## Exercise brief
From the records below, copy out exactly the lines from the one containing "panel_ribbon();" to the one containing "zip(*points))), Vector(map(max, zip(*points)))", both included. Add nothing else.

## Data excerpts
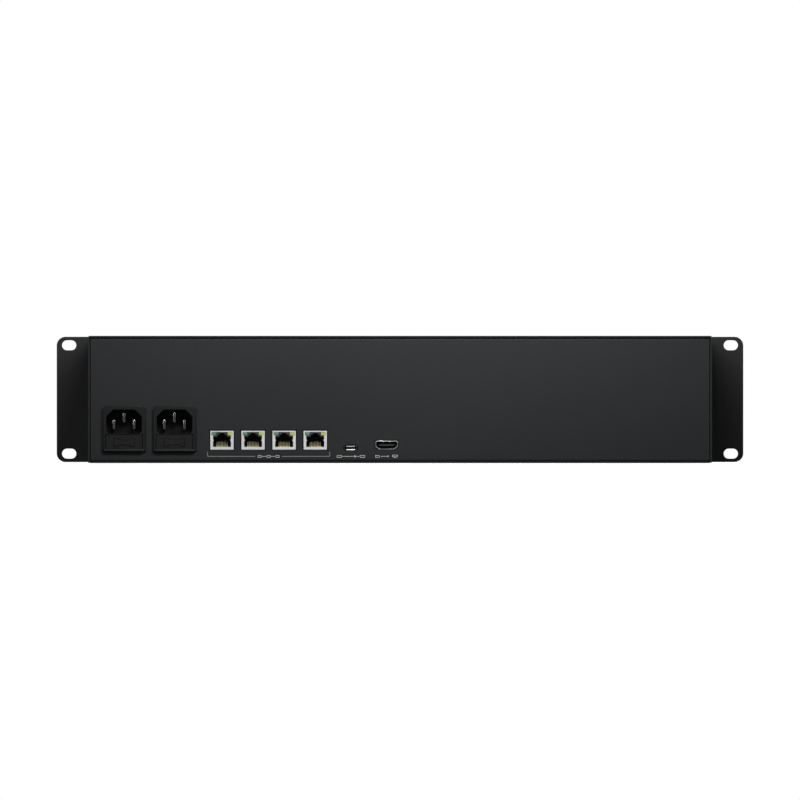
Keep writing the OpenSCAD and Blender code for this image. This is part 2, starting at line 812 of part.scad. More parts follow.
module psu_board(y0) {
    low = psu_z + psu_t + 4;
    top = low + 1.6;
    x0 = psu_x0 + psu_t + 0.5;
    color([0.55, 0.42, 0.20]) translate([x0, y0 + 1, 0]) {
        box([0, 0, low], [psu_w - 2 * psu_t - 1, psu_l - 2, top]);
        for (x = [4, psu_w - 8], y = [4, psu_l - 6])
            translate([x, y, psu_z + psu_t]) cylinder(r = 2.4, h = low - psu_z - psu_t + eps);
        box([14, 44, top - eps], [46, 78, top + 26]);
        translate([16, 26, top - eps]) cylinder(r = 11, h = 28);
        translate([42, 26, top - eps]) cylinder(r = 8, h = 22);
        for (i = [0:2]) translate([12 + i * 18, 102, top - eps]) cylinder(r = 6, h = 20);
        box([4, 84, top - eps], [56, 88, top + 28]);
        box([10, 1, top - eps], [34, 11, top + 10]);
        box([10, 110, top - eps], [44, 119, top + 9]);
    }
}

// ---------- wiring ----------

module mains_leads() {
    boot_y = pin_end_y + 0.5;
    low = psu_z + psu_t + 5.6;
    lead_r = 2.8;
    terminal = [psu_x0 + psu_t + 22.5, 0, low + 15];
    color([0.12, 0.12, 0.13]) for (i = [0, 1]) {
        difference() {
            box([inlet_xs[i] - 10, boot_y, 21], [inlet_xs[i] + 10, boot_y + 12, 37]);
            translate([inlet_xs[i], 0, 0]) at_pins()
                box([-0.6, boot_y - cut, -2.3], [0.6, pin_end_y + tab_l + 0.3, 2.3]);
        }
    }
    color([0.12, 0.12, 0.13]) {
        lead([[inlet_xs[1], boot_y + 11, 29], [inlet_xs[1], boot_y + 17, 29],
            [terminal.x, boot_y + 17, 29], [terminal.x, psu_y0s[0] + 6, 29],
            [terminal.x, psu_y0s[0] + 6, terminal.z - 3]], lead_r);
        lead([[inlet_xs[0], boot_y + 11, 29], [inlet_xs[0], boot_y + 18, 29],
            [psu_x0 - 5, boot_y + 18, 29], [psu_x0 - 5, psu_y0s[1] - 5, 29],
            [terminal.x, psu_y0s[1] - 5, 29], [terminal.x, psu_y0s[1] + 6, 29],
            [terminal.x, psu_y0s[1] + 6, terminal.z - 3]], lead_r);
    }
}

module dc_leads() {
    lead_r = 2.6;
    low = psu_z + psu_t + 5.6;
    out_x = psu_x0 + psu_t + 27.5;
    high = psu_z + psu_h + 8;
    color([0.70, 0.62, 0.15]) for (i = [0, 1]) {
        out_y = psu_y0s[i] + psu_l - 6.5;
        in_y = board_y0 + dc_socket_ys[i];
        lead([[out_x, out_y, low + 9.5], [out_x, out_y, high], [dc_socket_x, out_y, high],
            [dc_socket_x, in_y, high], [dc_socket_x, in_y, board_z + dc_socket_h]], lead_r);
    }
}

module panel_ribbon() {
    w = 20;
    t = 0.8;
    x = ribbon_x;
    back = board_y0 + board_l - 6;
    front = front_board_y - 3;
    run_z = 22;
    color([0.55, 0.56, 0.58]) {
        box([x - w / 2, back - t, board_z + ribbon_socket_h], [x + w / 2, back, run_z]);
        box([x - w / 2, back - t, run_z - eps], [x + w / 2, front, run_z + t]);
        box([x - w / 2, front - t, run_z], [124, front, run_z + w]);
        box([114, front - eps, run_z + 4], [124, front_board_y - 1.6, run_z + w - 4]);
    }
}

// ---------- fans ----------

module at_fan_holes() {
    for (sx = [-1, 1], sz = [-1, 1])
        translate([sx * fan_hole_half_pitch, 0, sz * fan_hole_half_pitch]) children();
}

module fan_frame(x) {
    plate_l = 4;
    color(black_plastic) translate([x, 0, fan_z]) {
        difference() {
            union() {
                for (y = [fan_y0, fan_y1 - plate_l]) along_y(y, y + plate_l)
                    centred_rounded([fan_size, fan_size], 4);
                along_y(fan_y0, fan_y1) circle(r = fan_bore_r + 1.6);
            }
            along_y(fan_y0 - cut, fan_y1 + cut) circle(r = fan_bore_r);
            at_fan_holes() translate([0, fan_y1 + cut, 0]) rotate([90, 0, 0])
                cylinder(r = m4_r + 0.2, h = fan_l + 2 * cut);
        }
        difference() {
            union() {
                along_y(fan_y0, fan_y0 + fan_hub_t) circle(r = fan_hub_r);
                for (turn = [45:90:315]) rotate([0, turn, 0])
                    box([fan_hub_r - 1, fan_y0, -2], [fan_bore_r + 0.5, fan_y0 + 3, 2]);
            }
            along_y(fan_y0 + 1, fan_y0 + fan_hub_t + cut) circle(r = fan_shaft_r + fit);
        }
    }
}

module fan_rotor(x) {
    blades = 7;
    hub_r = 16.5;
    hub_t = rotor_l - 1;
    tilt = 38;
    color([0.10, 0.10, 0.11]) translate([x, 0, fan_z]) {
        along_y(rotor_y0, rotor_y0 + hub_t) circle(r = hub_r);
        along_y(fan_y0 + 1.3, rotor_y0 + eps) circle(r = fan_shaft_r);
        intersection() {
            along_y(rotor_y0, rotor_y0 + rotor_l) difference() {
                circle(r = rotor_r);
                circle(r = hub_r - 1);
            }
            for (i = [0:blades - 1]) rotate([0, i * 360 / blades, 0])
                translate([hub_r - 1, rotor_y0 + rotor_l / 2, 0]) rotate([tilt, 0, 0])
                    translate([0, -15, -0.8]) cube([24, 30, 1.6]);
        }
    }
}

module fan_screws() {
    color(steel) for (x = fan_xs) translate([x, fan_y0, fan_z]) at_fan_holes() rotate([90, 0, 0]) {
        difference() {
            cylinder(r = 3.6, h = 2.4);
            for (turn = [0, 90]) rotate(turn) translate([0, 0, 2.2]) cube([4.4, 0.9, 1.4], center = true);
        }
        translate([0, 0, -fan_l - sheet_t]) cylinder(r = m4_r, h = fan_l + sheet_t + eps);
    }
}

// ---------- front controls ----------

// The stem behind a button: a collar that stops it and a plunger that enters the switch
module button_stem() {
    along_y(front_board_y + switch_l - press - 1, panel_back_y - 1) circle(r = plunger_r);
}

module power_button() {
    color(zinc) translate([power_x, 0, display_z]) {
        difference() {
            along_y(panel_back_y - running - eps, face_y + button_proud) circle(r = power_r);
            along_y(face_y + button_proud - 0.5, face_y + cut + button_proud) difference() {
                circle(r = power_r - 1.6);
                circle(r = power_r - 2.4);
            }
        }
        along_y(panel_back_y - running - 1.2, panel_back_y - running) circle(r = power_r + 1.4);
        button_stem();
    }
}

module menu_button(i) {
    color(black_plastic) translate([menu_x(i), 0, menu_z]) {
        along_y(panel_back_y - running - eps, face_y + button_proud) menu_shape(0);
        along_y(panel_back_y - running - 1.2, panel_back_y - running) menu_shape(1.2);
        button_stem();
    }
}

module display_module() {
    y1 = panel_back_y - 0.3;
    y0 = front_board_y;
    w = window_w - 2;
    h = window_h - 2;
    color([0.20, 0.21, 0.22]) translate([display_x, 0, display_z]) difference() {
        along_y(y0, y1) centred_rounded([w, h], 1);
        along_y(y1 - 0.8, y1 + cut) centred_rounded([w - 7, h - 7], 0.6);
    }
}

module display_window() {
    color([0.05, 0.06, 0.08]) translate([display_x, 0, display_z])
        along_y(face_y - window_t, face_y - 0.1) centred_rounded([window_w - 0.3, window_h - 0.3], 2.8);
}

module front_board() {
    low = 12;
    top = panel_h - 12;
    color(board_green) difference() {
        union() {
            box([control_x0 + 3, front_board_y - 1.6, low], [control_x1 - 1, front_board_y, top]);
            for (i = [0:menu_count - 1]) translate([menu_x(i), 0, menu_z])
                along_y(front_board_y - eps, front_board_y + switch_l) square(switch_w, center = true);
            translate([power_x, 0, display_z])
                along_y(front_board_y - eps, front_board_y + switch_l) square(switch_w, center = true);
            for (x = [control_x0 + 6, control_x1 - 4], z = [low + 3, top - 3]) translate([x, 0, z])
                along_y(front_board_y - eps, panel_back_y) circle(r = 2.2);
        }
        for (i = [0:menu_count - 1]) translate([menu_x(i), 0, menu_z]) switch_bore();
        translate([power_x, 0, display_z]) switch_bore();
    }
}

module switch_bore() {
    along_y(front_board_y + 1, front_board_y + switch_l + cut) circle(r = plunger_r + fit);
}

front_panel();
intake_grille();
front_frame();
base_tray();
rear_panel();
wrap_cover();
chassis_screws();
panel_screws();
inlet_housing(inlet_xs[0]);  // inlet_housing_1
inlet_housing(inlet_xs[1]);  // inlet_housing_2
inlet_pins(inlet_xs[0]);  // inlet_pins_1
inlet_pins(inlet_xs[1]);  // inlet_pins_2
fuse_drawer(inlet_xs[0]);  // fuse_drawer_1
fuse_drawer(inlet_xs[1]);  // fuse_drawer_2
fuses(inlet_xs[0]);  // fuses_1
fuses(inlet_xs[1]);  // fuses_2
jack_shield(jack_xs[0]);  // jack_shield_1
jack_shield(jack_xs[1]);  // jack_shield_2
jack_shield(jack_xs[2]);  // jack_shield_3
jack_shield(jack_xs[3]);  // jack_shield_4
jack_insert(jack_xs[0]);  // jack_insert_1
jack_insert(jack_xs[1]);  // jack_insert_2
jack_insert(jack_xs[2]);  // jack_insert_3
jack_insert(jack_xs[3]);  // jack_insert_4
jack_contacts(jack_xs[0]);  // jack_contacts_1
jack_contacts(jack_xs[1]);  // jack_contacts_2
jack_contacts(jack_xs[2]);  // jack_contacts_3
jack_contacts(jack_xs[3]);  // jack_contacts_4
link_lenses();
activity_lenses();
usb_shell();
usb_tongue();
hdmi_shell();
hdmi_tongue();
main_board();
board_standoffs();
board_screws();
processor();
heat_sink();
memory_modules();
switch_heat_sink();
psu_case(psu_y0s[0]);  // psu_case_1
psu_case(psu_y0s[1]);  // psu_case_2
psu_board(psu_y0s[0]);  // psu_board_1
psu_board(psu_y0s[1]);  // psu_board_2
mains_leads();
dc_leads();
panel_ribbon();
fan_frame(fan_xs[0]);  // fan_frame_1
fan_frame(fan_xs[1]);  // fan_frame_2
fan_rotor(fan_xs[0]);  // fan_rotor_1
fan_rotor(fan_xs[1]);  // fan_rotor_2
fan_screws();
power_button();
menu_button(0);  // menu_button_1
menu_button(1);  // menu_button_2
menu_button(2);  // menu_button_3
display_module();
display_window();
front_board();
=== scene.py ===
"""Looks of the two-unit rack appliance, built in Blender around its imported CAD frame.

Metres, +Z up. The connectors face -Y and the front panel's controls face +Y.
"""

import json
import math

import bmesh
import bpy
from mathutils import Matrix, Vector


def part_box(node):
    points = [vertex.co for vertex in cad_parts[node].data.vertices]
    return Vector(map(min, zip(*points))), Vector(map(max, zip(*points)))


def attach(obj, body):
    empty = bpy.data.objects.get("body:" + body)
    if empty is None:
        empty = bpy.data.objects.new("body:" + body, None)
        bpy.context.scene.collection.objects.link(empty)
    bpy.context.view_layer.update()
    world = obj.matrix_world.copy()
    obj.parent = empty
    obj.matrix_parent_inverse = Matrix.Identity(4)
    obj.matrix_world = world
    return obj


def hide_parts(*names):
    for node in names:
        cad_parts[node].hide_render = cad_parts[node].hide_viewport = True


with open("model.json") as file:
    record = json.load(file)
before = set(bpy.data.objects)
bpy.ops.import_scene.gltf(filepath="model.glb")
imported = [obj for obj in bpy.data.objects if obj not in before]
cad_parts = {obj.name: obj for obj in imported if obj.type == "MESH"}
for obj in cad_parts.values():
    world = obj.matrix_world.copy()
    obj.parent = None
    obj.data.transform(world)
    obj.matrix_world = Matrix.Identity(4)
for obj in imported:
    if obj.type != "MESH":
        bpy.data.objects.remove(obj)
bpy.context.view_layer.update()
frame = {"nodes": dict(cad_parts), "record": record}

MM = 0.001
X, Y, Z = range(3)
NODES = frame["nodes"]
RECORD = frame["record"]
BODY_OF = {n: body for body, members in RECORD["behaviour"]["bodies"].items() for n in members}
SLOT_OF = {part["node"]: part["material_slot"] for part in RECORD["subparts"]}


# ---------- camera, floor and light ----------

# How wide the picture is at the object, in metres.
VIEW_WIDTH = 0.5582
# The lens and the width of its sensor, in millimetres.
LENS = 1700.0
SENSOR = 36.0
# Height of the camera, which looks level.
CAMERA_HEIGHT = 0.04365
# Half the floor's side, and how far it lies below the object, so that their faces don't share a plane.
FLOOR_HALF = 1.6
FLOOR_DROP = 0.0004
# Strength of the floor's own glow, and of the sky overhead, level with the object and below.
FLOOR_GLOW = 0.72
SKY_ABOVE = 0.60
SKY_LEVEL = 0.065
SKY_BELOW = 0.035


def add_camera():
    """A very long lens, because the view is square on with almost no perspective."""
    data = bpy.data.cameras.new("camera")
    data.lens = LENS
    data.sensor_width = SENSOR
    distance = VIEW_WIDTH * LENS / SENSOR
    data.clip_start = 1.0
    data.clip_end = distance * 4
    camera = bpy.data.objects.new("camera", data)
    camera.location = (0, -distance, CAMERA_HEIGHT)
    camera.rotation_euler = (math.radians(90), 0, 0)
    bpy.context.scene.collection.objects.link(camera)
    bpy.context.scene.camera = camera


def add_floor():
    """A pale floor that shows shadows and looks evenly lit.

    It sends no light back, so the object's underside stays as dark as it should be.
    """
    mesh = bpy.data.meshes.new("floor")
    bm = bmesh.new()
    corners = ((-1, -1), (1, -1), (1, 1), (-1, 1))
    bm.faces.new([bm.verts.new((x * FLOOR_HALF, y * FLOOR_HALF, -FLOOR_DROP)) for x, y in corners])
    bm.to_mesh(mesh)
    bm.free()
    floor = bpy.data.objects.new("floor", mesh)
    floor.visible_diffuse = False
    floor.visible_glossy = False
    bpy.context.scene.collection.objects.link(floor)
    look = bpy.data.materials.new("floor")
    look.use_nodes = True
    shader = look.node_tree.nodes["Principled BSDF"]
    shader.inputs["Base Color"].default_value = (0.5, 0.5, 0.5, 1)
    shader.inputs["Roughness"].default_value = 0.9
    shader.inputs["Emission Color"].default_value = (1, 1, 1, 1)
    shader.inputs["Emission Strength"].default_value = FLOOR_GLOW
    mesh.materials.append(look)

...

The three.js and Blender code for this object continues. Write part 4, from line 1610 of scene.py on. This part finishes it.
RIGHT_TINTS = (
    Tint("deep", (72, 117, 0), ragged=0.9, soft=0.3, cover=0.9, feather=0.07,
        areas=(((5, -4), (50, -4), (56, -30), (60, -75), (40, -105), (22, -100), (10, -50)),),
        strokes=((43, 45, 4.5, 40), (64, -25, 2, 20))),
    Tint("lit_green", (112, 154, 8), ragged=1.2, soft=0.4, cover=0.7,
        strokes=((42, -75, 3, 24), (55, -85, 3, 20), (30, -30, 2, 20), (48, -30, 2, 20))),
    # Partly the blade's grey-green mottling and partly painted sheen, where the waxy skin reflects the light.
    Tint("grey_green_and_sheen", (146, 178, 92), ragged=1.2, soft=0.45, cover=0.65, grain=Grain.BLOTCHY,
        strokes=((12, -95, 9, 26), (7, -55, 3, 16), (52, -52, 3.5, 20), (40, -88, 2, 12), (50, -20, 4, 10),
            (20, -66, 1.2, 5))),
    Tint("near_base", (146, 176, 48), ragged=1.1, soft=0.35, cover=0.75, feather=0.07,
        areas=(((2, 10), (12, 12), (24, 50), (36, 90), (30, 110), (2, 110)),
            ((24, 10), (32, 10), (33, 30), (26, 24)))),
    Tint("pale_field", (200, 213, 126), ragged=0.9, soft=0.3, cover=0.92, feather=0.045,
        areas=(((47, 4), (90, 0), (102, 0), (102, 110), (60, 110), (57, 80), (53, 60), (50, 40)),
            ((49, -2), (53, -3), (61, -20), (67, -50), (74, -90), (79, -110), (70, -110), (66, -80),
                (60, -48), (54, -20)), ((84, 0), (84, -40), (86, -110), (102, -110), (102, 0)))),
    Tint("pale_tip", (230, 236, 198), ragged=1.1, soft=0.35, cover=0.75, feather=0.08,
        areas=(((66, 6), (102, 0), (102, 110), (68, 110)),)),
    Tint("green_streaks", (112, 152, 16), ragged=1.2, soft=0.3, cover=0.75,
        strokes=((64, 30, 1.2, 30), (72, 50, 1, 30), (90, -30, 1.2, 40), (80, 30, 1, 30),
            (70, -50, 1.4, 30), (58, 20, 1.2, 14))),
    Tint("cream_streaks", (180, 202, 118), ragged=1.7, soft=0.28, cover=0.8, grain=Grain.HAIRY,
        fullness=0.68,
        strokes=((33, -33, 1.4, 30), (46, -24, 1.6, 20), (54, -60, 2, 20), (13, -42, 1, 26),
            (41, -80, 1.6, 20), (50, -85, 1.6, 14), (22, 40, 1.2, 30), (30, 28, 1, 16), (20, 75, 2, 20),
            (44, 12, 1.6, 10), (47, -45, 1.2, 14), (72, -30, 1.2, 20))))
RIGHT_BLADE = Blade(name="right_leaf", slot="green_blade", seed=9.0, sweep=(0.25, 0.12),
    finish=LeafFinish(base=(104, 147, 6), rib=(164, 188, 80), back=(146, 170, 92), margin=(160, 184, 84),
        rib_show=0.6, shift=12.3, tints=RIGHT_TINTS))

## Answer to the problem
panel_ribbon();
fan_frame(fan_xs[0]);  // fan_frame_1
fan_frame(fan_xs[1]);  // fan_frame_2
fan_rotor(fan_xs[0]);  // fan_rotor_1
fan_rotor(fan_xs[1]);  // fan_rotor_2
fan_screws();
power_button();
menu_button(0);  // menu_button_1
menu_button(1);  // menu_button_2
menu_button(2);  // menu_button_3
display_module();
display_window();
front_board();
=== scene.py ===
"""Looks of the two-unit rack appliance, built in Blender around its imported CAD frame.

Metres, +Z up. The connectors face -Y and the front panel's controls face +Y.
"""

import json
import math

import bmesh
import bpy
from mathutils import Matrix, Vector


def part_box(node):
    points = [vertex.co for vertex in cad_parts[node].data.vertices]
    return Vector(map(min, zip(*points))), Vector(map(max, zip(*points)))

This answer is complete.